Del Rosario does have big plans for her future on the court. “On the court I’m hoping after college I go pro, or somewhere where I get paid to play,” she said. “I actually do want to play in Germany or Greece.”
“I want to go to the NCAA tournament and win. I want coach to win coach of the year; I want my whole team to be on the first team all star. I want it to say Lehman, Lehman, Lehman, Lehman, Lehman running down the whole list,” she said.
She admires Diana Taurasi of the WNBA Phoenix Mercury as well as Cappie Pondexter of the New York Liberty. “Taurasi is one of my favorite shooting guards. She just doesn’t care and plays hard every game. She has the attitude of, ‘This is my court and my game.’”
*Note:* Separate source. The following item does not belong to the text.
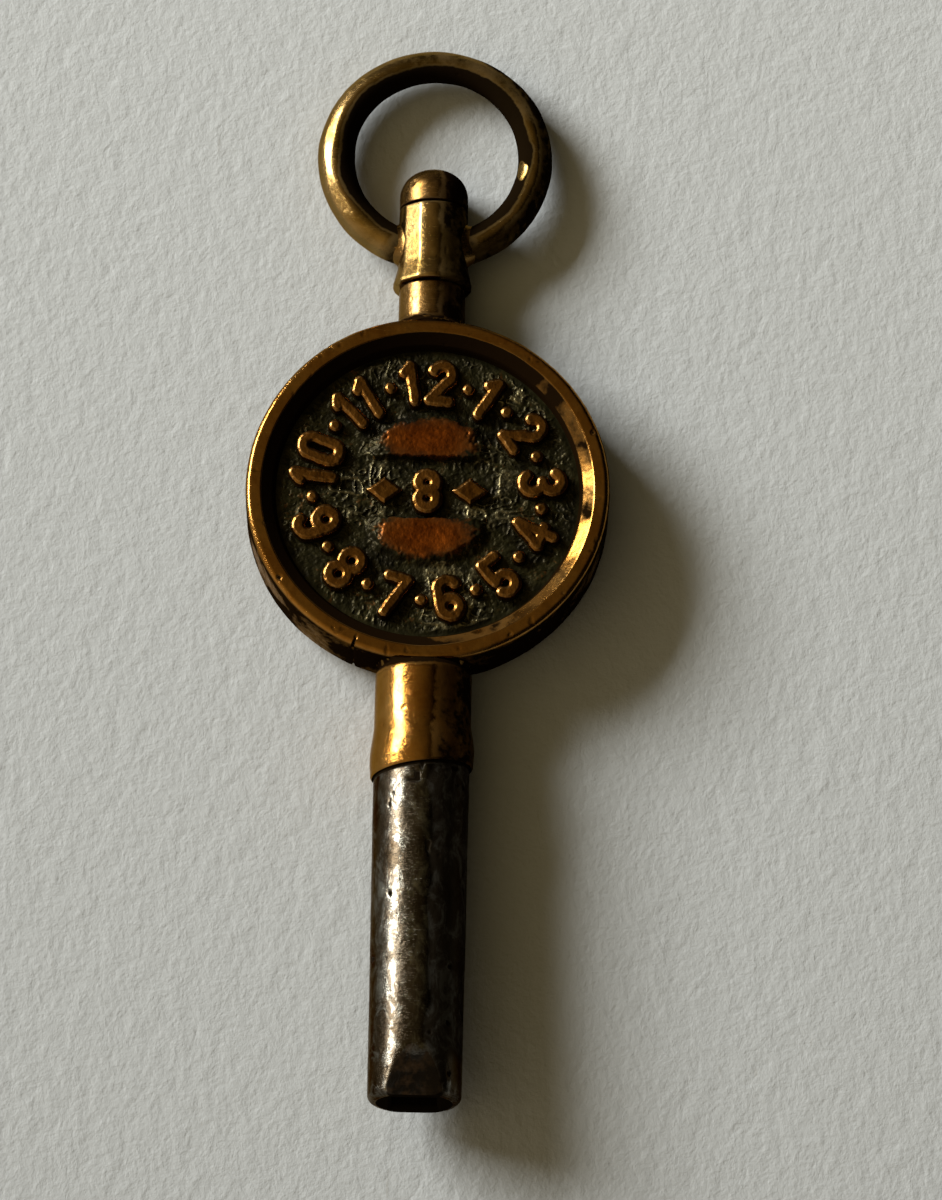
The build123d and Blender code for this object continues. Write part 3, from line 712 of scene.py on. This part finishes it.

She thinks Steve Novak is one of the best low radar players in the NBA and talks about how people often overlook him. “I like people who are under the radar. You come in, shoot some threes, then sit him down,” she said. “Novak is God.” Though Novak is no longer with her favorite team, she still watches them like any real die-hard fan would.
A Knicks fan, she also likes the Heat and the Lakers, but she won’t miss a Knicks game. “Carmelo can be a hot head sometimes. Sometimes he needs to pass the ball. Don’t get me wrong. Carmelo is nice. He can dribble. He can shoot. He can take anybody off of the first move,” she said. “That’s what coach tells me all the time too. There are times you can be a distributor. There are times you can be a scorer. Sometimes you can be a defensive player, but you gotta balance it out.”
Critiquing her own game, Del Rosario said, “I’m not gonna lie. I’m a scorer. I’m not a ballhog. I look to pass but it’s just sometimes I think, ‘Maybe I should take this shot,’” she said. “I’m starting to see that maybe I should be more of a distributor being that people are already looking to come at me. There is always going to be an open player. There’s always that extra pass.
Del Rosario to leave a legacy at Lehman. “I do actually want to get Player of the Year for the next three years,” she said. “Until I graduate, I want Player of the Year.”